Prosocial behavior by young children extends to dogs

Children learn at a young age how to help other humans and, by the age of two, can understand that people have feelings, thoughts and experiences that may differ from their own. The start of prosocial behavior (helping others) can be recognized at this age when children carry out actions for the purpose of helping, comforting, sharing or co-operating. But does this early empathy extend to non-human animals as well?

According to the authors of a new study on whether young children spontaneously help pet dogs, two key psychological capacities are necessary before a child begins to act prosocially. Firstly, the child must be able to infer the mental state of others, including their knowledge, emotions, beliefs and goals. Second, the child must be motivated to behave prosocially towards others, and especially to help them reach their own or joint goals. 

In the latest study, scientists from Duke University and from the University of Michigan tested whether children aged between two and three years spontaneously helped dogs to access a food treat or dog toy that was positioned just out of the dog’s reach. In this case, helping the dog necessitated both the ability to recognize the dog’s goals, and a motivation to behave prosocially on the part of the young children.
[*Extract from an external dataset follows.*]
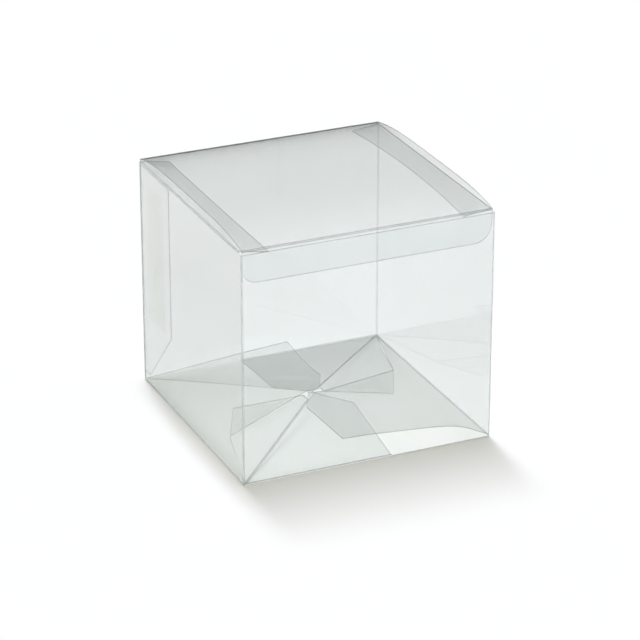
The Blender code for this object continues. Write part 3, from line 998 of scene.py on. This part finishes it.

The researchers recruited 97 children between the ages of 1.7 and 3.1 years, from the city of Ann Arbor and surrounding towns. Among these children, 44 had pet dogs at home while 53 did not. The children took part in 338 trials at the University of Michigan’s child laboratory, between 2015 and 2020, where dogs were presented with a desirable item (food or toy) that was beyond their reach. There were three friendly dogs involved, namely Fiona, Henry and Seymour, and for each trial they were kept in a medium-sized pen from which they could see the desirable items through the sides. 

The results, published in the journal Human-Animal Interactions, showed that children spontaneously helped dogs to get the out-of-reach treats and toys in 50 percent of all trials where the dogs attempted to access these items themselves. The dogs would indicate their desire to acquire the item by either scratching on the sides of the pen, or attempting to lick the item through the enclosure gaps. 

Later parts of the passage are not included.